I grew up in NW PA you still have not said what part of Ohio you are in but be assured of clay I know:) We had a large market garden on the farm and probably close to an acres in blueberries. Now retired here in Florida I have a lot less but still have somewhere between 130-150 BB plants or so.......I really need to count them lol.

The sulfur is a different issue........think of it this way. You need 3 basic things to start growing the blueberries.
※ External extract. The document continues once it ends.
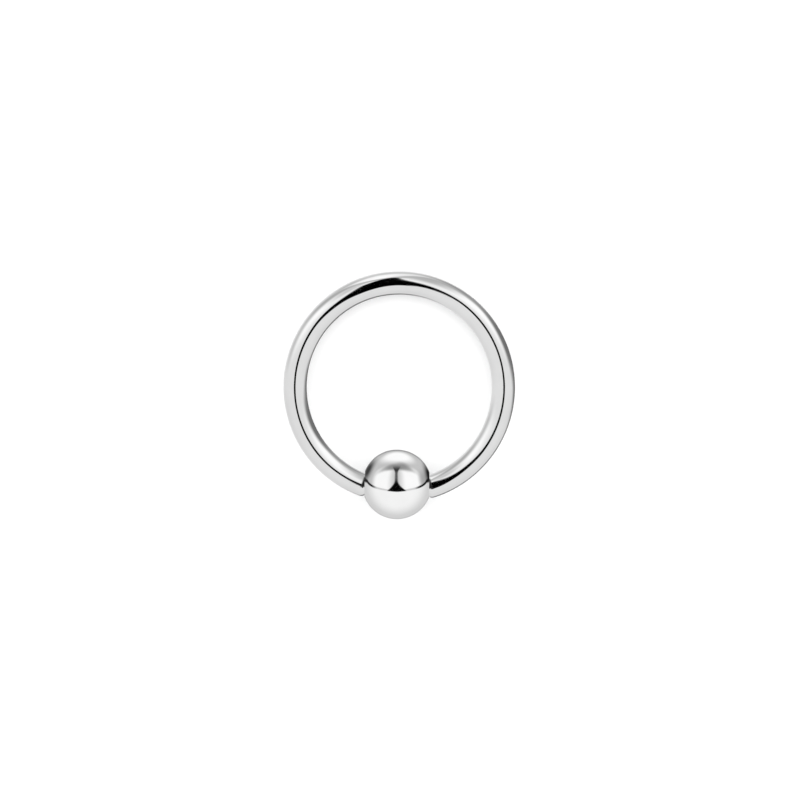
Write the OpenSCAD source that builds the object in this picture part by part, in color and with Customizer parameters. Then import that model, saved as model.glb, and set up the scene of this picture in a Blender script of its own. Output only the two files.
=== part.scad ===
// Captive bead ring: a round wire bent into an open hoop, and a ball held between its two ends.
// It lies on its side, on the ball and on the far side of the hoop.

/* [Wire] */
// Thickness of the round wire
wire_d = 1; // [0.8:0.1:1.6]
// Inner diameter of the hoop
inner_d = 8; // [6:0.5:14]
// Radius that rounds the rim of each wire end
end_round = 0.28; // [0.1:0.02:0.36]

/* [Bead] */
// Diameter of the ball
bead_d = 3; // [2.5:0.25:5]
// How far the middle of each wire end lies in from the side of the ball
end_depth = 0.3; // [0.15:0.01:0.45]
// How far the centre of the ball lies inside the line between the two wire ends
bead_rise = 0.14; // [0.05:0.01:0.25]
// Gap all round a wire end in its seat
seat_gap = 0.04; // [0.02:0.01:0.1]

/* [Hidden] */
$fn = 96;

wire_r = wire_d / 2;
bead_r = bead_d / 2;
// How far past the far side of the hoop each half of the wire runs, in degrees
half_lap = 4;
// Radius of the wire's centreline
hoop_r = (inner_d + wire_d) / 2;

// The wire is bent up to this angle from the middle of the opening.
// Its last stretch, as long as the rounding of its rim, is straight.
bend_angle = asin((bead_r - end_depth) / norm([hoop_r, end_round])) + atan(end_round / hoop_r);
// From the centre of the hoop to the centre of the ball
bead_y = hoop_r * cos(bend_angle) + end_round * sin(bend_angle) - bead_rise;

// Each seat is part of a sphere, centred where the wire's axis crosses the line that the ball
// turns about. So the wire ends lie alike in their seats however far the ball is turned.
seat_back = bead_rise / sin(bend_angle);
seat_x = bead_r - end_depth + seat_back * cos(bend_angle);
// A seat has room for the rounded wire end, and its mouth for the inner side of the bend
end_room = norm([seat_back - end_round, wire_r - end_round]) + end_round + seat_gap;
mouth_y = (pow(bead_r, 2) + pow(bead_y, 2) - pow(inner_d / 2 - seat_gap, 2)) / (2 * bead_y);
mouth_room = norm([sqrt(pow(bead_r, 2) - pow(mouth_y, 2)) - seat_x, mouth_y]);
seat_r = max(end_room, mouth_room);

// The ball is thicker than the wire, so the hoop lies at this angle to the surface.
lie_angle = asin((bead_r - wire_r) / (hoop_r + bead_y));
hoop_z = wire_r + hoop_r * sin(lie_angle);
// Places the hoop so that the origin is under the middle of the whole ring
hoop_shift = (bead_r - wire_r - (hoop_r - bead_y) * cos(lie_angle)) / 2;

// Lays down what is drawn about the centre of the hoop, with the ball towards -Y
module as_it_lies() {
    translate([0, hoop_shift, hoop_z])
        rotate([-lie_angle, 0, 0])
            children();
}

// The straight last stretch of the wire, with its rounded rim, standing on the joint with the bend
module wire_end() {
    flat_r = wire_r - end_round;
    rotate_extrude() {
        square([flat_r, end_round]);
        intersection() {
            translate([flat_r, 0])
                circle(r = end_round);
            square([wire_r, end_round]);
        }
    }
}

// One half of the wire: the bend is part of a torus, and runs on a little past the far side,
// into the other half
module half_wire() {
    rotate([0, 0, bend_angle - 90]) {
        rotate_extrude(angle = 180 - bend_angle + half_lap)
            translate([hoop_r, 0])
                circle(d = wire_d);
        translate([hoop_r, 0, 0])
            rotate([90, 0, 0])
                wire_end();
    }
}

module wire_ring() {
    color([0.78, 0.79, 0.8])
        as_it_lies() {
            half_wire();
            mirror([1, 0, 0])
                half_wire();
        }
}

// The ball's half section beside the line that it turns about
module bead_section() {
    intersection() {
        difference() {
            circle(r = bead_r);
            for (side = [-1, 1])
                translate([0, side * seat_x])
                    circle(r = seat_r);
        }
        translate([0, -bead_r])
            square([bead_r, bead_d]);
    }
}

module captive_bead() {
    color([0.84, 0.85, 0.86])
        as_it_lies()
            translate([0, -bead_y, 0])
                rotate([0, 90, 0])
                    rotate_extrude()
                        bead_section();
}

wire_ring();
captive_bead();
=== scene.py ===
from collections import namedtuple
from math import asin, atan, cos, degrees, exp, hypot, pi, radians, sin, sqrt

import bmesh
import bpy
from mathutils import Matrix, Vector


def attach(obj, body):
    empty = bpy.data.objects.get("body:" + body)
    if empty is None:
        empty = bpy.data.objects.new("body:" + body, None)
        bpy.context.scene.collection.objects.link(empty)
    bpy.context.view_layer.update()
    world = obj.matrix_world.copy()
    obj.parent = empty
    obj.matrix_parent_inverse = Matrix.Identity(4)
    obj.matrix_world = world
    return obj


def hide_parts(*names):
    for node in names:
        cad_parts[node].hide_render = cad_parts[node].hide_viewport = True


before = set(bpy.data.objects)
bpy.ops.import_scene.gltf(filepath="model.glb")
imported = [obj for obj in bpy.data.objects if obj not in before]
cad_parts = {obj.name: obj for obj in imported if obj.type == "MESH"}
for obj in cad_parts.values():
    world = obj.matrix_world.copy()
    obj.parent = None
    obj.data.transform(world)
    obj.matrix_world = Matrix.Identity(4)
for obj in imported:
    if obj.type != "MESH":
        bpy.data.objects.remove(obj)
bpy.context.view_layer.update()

MM = 0.001

# Sizes, as in the part's source
WIRE_R = 0.5 * MM
HOOP_R = 4.5 * MM
END_ROUND = 0.28 * MM
BEAD_R = 1.5 * MM
END_DEPTH = 0.3 * MM
BEAD_RISE = 0.14 * MM
SEAT_GAP = 0.04 * MM
# Radius that eases the edge of each seat
MOUTH_EASE = 0.02 * MM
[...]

1. Tilth......soil texture.

2. Soil PH

3. Water

1. Tilth...You need to amend that clay. You need a mix that is water retentive high in organic matter but that drains. There are a bunch of ways to achieve that. If you mound up the row center it will make it easier and it does not have to touch the fence. Back on the farm we tilled in pine needles and leaves but grew the plants mostly on top of the clay. If you don't want to use the sand I would suggest the mounded row center. If you keep adding the organics the plants will basically just grow above the clay and it will avoid a lot of problems.

2. Soil PH....... sulfur works.....it is a pain but works. I don't use it...found with it I was always chasing my tail. A lot depends on what your native soil PH is. If your PH is high it is going to be a real challenge especially if you try to grow down in the clay. If you can use acidic organics that will help but it will not counteract alkaline soil......the native soil PH and water PH will win.

3. Water. The water PH and how many bicarbonates it contains is the real wild card. If your water is soft you are good....if your water is high in bicarbonates it simply makes things much more difficult as the water will counteract the acid soil.

Do yourself a favor and get a soil PH test and a water PH and bicarbonate test. It would really help.